> [THE PROBLEM]
Only the lines from the line with "Write the three.js" through the line with "back, on +Y." should be copied, exactly as they appear, with both ends kept.

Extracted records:
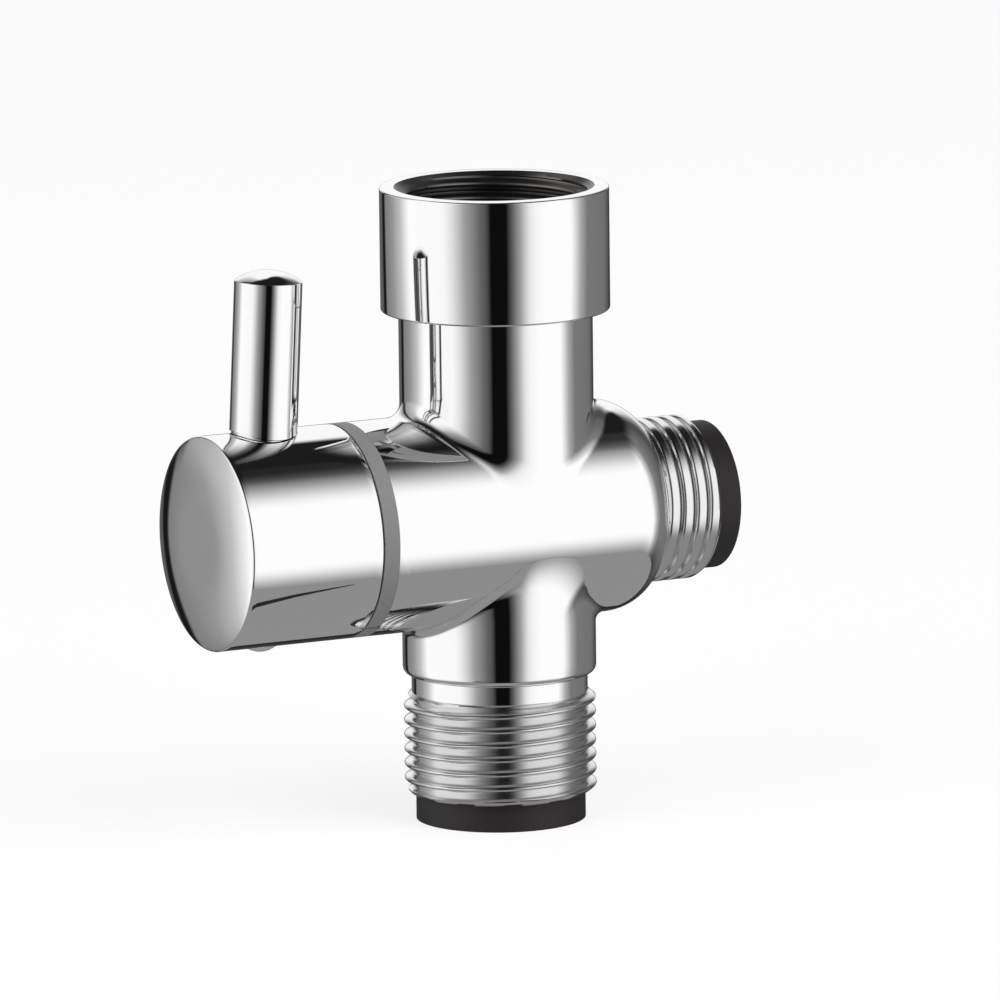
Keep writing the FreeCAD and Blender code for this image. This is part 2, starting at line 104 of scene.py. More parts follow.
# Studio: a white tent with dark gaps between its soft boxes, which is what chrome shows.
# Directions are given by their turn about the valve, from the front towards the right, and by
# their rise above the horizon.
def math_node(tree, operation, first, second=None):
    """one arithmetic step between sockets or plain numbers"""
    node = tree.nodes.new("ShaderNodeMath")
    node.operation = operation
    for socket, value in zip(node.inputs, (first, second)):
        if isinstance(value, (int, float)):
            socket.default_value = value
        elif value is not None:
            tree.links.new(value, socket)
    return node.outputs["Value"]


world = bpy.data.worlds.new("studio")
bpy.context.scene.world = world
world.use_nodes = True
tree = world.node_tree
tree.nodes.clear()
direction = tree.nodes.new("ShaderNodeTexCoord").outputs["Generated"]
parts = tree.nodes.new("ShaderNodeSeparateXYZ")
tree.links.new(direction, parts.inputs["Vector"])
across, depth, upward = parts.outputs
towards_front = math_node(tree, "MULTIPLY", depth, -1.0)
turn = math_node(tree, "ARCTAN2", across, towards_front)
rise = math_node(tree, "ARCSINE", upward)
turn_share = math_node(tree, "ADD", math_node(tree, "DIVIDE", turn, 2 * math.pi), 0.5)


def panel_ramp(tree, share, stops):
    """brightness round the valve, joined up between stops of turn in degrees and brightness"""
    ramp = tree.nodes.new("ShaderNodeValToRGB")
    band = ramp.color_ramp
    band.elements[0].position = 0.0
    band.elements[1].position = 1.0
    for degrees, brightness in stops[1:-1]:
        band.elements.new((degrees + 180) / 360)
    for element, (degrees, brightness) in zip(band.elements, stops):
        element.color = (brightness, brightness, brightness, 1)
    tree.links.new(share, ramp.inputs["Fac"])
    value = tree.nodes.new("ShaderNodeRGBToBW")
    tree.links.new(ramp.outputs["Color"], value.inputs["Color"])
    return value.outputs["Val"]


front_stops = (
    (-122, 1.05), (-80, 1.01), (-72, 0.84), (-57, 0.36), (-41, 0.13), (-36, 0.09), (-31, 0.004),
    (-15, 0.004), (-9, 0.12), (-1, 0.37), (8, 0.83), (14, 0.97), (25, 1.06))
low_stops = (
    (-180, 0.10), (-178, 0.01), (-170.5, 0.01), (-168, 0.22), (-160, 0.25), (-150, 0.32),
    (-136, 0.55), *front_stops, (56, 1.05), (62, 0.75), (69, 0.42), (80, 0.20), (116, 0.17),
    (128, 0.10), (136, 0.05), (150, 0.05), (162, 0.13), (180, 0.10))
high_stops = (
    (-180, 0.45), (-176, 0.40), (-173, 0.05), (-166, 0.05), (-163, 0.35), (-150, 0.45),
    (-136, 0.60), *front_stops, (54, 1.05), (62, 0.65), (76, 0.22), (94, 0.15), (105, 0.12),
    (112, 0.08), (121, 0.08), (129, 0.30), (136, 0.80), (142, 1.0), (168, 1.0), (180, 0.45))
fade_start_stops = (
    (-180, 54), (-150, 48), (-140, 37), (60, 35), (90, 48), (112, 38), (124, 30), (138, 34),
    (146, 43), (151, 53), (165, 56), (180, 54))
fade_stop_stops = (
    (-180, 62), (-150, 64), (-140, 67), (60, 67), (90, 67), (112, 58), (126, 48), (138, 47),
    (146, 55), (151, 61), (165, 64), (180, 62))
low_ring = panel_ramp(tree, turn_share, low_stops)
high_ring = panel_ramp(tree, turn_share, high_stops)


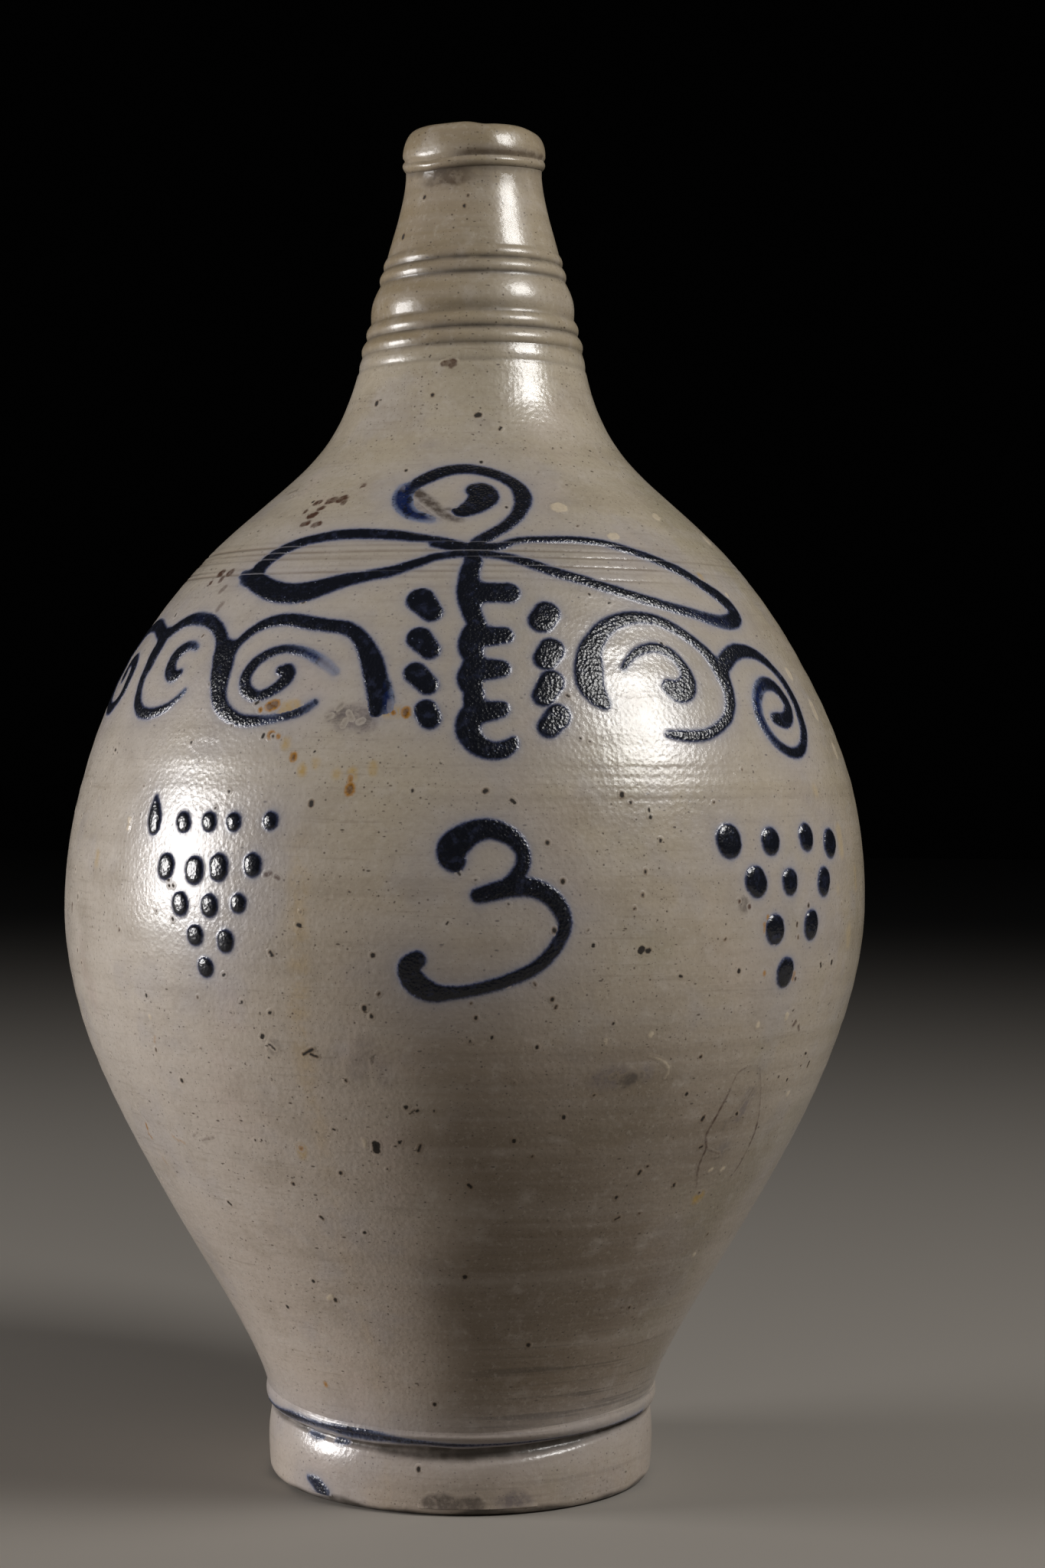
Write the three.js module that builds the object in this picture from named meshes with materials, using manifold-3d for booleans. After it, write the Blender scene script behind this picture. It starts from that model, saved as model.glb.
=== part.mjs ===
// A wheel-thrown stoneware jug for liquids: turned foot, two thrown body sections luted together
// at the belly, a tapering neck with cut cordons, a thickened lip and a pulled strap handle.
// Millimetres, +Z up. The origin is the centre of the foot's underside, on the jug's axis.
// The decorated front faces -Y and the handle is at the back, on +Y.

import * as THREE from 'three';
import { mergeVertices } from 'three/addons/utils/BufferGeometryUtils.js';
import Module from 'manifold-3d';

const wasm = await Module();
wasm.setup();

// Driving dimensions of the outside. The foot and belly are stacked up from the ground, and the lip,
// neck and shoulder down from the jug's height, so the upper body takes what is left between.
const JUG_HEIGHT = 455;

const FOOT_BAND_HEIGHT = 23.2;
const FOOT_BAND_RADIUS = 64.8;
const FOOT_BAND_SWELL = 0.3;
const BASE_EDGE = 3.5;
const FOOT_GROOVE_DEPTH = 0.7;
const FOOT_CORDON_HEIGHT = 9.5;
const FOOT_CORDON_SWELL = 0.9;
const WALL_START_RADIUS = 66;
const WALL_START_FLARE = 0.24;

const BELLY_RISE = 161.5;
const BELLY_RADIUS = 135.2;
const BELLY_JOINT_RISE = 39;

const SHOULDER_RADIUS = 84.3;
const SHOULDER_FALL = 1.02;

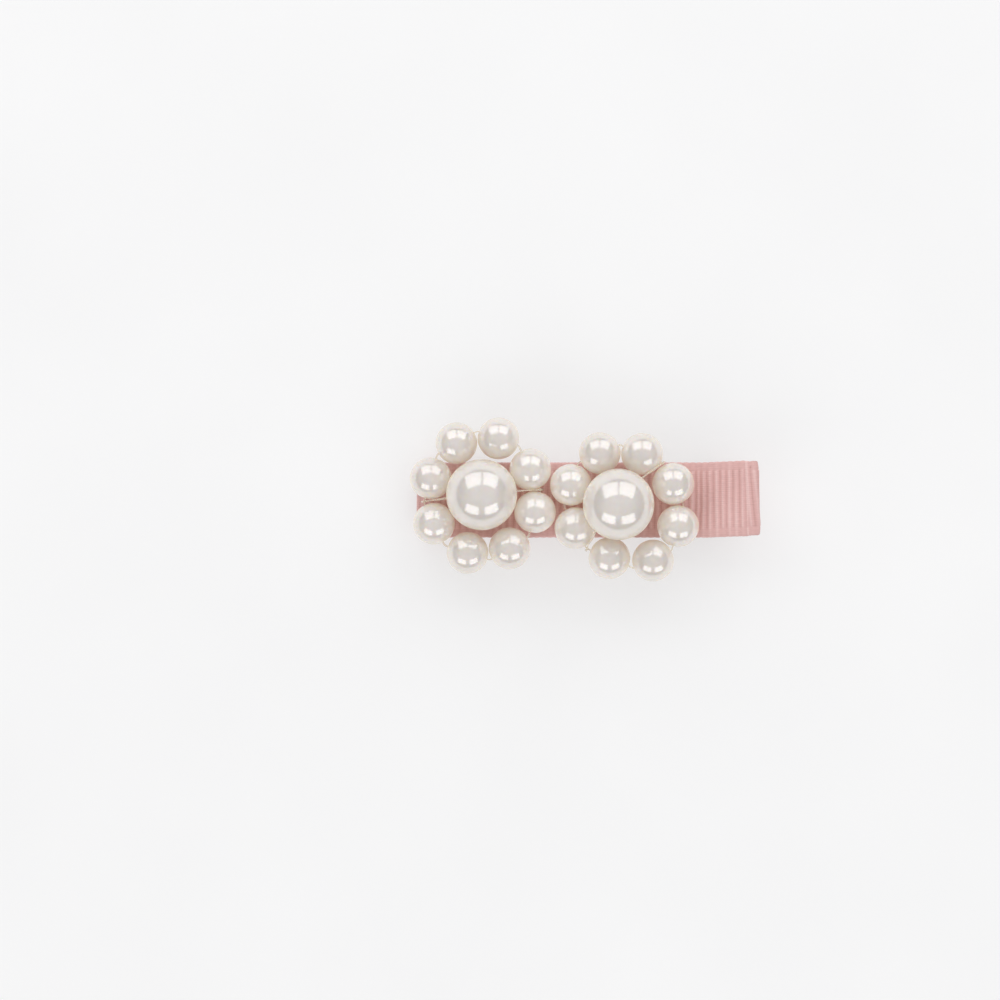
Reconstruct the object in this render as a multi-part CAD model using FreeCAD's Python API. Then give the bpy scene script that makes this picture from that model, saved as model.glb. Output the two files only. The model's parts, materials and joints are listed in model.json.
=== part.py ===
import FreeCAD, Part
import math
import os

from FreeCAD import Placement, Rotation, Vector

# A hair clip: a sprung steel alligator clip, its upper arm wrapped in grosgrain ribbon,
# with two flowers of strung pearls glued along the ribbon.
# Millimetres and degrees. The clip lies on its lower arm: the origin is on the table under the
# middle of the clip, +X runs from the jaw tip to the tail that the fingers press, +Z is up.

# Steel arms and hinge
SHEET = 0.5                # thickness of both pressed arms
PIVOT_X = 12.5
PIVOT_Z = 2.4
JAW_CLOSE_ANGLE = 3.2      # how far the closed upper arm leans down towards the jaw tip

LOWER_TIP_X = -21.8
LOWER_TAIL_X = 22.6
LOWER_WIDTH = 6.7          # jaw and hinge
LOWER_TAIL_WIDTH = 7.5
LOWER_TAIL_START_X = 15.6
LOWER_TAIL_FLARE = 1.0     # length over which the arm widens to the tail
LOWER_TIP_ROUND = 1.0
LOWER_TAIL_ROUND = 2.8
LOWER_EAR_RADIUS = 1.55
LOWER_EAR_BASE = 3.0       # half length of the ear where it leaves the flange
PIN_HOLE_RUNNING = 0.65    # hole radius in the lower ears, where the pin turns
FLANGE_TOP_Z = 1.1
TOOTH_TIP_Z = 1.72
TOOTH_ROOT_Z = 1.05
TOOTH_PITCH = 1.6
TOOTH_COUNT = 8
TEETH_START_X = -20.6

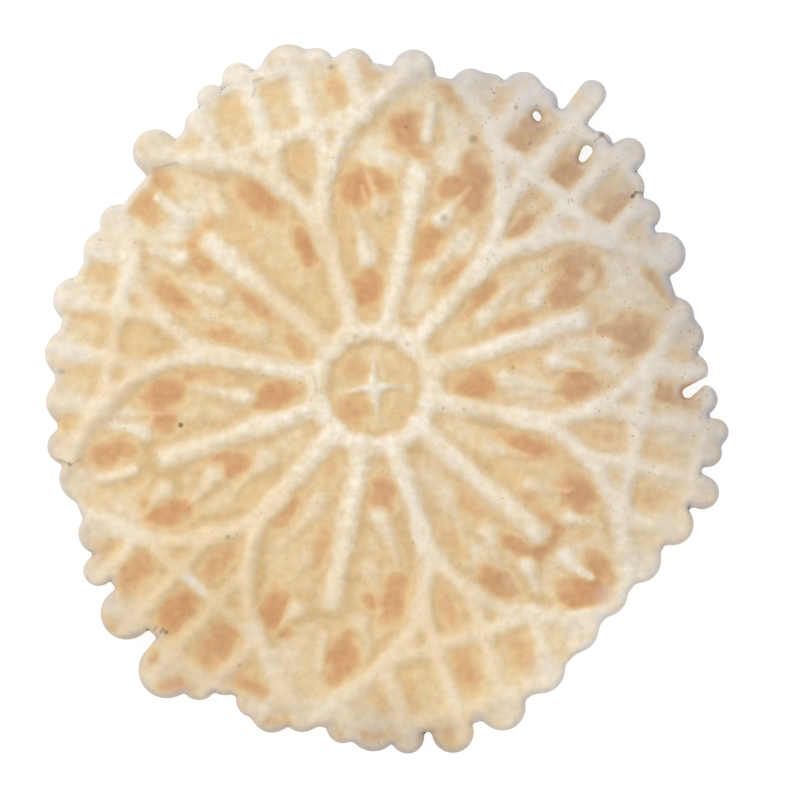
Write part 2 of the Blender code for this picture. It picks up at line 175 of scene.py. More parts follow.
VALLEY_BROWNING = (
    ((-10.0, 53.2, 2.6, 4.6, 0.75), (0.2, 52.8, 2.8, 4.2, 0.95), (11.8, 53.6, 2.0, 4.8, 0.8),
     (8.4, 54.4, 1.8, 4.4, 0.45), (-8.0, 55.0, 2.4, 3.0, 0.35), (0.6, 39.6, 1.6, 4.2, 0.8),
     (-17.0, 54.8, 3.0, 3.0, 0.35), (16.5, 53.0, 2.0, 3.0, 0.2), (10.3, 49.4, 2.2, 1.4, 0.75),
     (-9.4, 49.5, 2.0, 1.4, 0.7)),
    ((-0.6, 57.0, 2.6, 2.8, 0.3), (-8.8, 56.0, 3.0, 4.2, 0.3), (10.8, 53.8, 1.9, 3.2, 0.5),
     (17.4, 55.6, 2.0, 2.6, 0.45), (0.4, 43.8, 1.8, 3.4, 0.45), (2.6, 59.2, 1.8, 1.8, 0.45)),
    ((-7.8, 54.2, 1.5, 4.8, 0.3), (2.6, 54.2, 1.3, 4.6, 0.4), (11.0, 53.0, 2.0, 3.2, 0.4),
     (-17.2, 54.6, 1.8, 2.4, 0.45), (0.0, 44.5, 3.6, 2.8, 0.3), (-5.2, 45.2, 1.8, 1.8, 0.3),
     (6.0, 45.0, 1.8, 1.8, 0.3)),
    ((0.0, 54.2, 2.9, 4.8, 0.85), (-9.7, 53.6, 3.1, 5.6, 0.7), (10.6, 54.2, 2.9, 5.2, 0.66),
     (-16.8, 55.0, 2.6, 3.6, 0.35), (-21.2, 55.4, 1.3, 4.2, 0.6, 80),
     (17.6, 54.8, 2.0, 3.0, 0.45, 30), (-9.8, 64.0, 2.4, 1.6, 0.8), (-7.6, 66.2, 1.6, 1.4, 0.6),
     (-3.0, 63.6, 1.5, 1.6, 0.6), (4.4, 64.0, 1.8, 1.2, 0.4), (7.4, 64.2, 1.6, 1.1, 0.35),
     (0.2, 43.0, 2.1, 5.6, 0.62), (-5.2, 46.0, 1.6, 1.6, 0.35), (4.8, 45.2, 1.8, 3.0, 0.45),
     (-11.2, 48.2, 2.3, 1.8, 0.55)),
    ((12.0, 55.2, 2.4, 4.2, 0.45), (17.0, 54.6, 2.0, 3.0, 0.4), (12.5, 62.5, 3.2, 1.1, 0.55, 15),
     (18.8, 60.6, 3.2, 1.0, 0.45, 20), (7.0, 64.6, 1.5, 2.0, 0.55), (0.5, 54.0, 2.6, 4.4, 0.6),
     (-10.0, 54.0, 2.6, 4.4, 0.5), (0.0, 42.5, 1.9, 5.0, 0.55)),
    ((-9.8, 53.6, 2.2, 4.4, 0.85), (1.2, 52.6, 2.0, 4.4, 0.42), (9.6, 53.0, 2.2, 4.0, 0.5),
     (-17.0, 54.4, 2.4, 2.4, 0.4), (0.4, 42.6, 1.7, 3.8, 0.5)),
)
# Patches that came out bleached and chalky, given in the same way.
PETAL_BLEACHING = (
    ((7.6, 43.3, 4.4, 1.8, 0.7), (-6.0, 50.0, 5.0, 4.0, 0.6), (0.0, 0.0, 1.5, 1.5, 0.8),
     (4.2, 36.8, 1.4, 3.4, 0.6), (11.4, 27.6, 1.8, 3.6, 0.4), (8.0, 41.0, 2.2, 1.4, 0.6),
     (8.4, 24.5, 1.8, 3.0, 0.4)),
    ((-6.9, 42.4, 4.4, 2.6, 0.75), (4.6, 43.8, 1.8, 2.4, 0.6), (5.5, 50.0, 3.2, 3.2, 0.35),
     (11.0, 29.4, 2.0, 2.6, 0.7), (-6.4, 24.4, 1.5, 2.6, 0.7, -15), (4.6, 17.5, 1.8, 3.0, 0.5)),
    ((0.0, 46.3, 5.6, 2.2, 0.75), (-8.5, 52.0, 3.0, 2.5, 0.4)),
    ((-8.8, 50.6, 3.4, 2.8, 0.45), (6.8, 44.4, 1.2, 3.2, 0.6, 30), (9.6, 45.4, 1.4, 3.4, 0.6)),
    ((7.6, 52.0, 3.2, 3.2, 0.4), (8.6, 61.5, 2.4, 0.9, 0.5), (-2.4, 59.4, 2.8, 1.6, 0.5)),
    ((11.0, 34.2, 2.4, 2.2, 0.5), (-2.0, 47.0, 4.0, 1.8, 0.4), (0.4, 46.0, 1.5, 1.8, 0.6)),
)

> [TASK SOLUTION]
Write the three.js module that builds the object in this picture from named meshes with materials, using manifold-3d for booleans. After it, write the Blender scene script behind this picture. It starts from that model, saved as model.glb.
=== part.mjs ===
// A wheel-thrown stoneware jug for liquids: turned foot, two thrown body sections luted together
// at the belly, a tapering neck with cut cordons, a thickened lip and a pulled strap handle.
// Millimetres, +Z up. The origin is the centre of the foot's underside, on the jug's axis.
// The decorated front faces -Y and the handle is at the back, on +Y.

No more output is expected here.